Belki klasik bir örnek olacak ama, içinde bulunduğumuz durum beraberce paylaşacağımız bir helvayı yapmaya benziyor; bu toplumda un var, şeker var, yağ var. Un, şeker, yağ derken toplumdaki tüm dinamikleri, farklı kesimleri, değişik görüşlerdeki insanları kast ediyorum. Tavamız da var, yani güzel memleketimiz. Bütün bunlardan tam kıvamında helva yapacak deneyimli bir aşçımız yani liderimiz de mevcut. Eksik olan ateş gibi gözükse de aslında eksik değil. Biraz farklı bir açıdan dikkatle bakabilsek, helva yapabilmek için gerekli o ateşi başlatacak kıvılcımı çakmaya da hazır olduğumuzu idrak edeceğiz.

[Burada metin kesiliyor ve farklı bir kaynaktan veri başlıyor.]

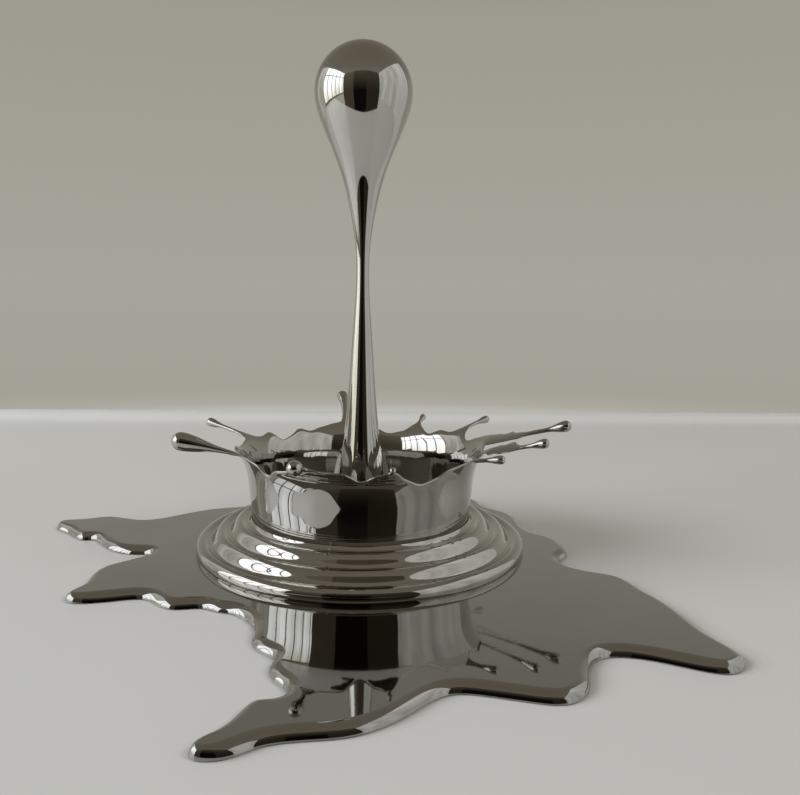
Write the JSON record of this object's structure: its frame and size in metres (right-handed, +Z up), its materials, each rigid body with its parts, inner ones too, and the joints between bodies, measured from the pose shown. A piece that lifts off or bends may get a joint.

Bu milletin Türkiye’yi birinci lig ülke yapabilecek hasletlerin neredeyse tümüne sahip olduğunu artık fark etmemiz gerekiyor. Gerekli tüm koşulların oluştuğu bu ortamda yapılması gereken tek şey, kıvılcımı çakarak o büyük sıçramanın hayata geçirilmesidir.

İçinde bulunduğumuz süreçte adalet ve hukuka olan güveni tesis etmenin, kıvılcım işlevi görebileceğini, ülkemizin gidişatına olumlu yönde güçlü bir ivme kazandıracağını düşünüyorum. Potansiyelin bu denli güçlü, kalitenin bu denli iyi, tecrübenin bu denli zengin olduğu bir ülkede, malzemelerin heder edilmesine seyirci kalınamaz ve kalınmamalıdır. İsraf lüksümüzün olmadığı bu zamanda, milletin acı tecrübelerle elde ettiği kazanımların heder edilmesine asla müsaade etmeyeceği bedihidir. O nedenle vakit, karamsarlık değil; tam tersine milletçe potansiyelimizi en iyi biçimde değerlendirme vaktidir.